Tal que en sí mismo al fin la eternidad le cambia,

El Poeta subleva con espada desnuda

A su siglo espantado por no haber conocido

Que la muerte triunfaba en esa voz extraña

 

Ellos, como un vil sobresalto

De hidra que oyera antaño al ángel dar sentido

Más puro a las palabras de la tribu…

(p. 173)

 

«Dar un sentido más puro a las palabras de la tribu» es, para Mallarmé, el acto que revela el carácter casi sagrado del poeta, verdadero creador y mago. La construcción del Libro representa, en última instancia, el intento de fijación del Absoluto a imagen del Libro Sagrado por antonomasia, en el que se inscriben los signos de la creación divina tal como se inscriben en la naturaleza (no olvidemos que subyace siempre aquel proyecto de «explicación órfica de la tierra»). En dos cartas muy cercanas en el tiempo, escrita la primera a Eugène Lefébure (mayo de 1868) y la segunda a Henri Cazalis (julio de 1868), Mallarmé afirma que se ha entregado a la creación de palabras desconocidas según un tipo de «hechizo» relacionado con la «magia de la rima», o que experimenta una «sensación cabalística» al repetir el célebre soneto en –yx («Ses purs ongles trés haut dédiant leur onyx…») [15].

Así pues, la sacralidad de la figura del poeta resulta inseparable de la trascendencia de la poesía como espacio de encuentro con el Absoluto: el acto creador, el «golpe de dados» impotente ante el Azar, se realiza en el intento supremo de aproximación a la Forma pura y constituye, a la vez, un acto de locura sagrada (Igitur, o la locura de Elbehnom). En la encuesta de Jules Huret (1891), Mallarmé dice que abomina de las escuelas y de todo lo que se les parece, pues la literatura es un hecho individual: «Para mí, el caso de un poeta, en esta sociedad que no le permite vivir, es el caso de un hombre que se aísla para labrar su propia tumba». Y después afirma que el verdadero «jefe de escuela» es Verlaine, «cuya magnífica actitud como hombre verdaderamente encuentro tan hermosa como la del escritor, por ser la única, en una época en la que el poeta vive fuera de ley: la de haber aceptado todos los dolores con semejante grandeza» [16].
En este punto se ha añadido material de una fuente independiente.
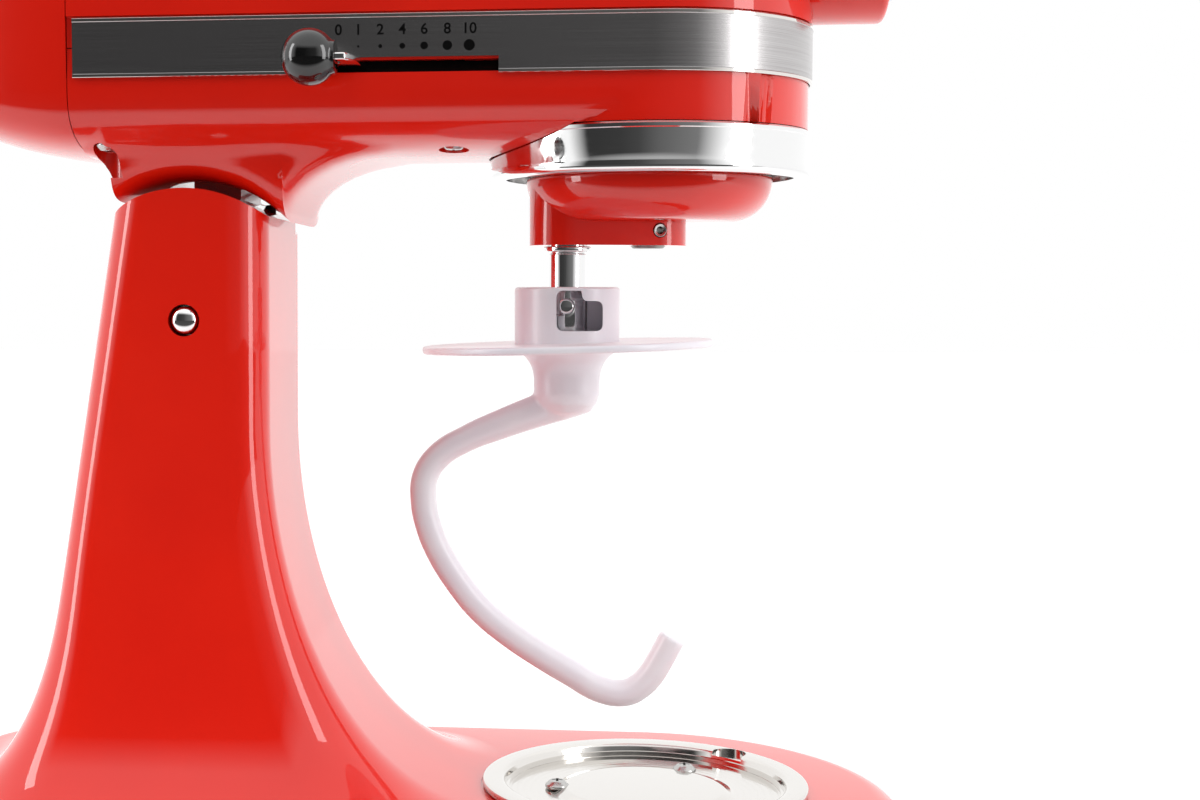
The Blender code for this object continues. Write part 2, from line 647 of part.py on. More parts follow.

Y refiriéndose a esa «estética de lo cotidiano” que Roger Dragonetti estudió en la obra de Mallarmé [17] (Dragonetti, 1992), se preguntaba Juan Carlos Rodríguez si existía «otro» Mallarmé: el de La Dernière Mode, el de los versos de circunstancias, el de los homenajes, frente a aquel que sostenía el proyecto del Libro. Y respondía así: «Acaso sea el mismo en su realidad cotidiana de la permeabilidad “agradable” del ser: si el decorado es la esencia —como se nos señala en La Dernière Mode— sencillamente el escenario es el poema» [18]. Volvemos a acordarnos de Borges: el otro, el mismo.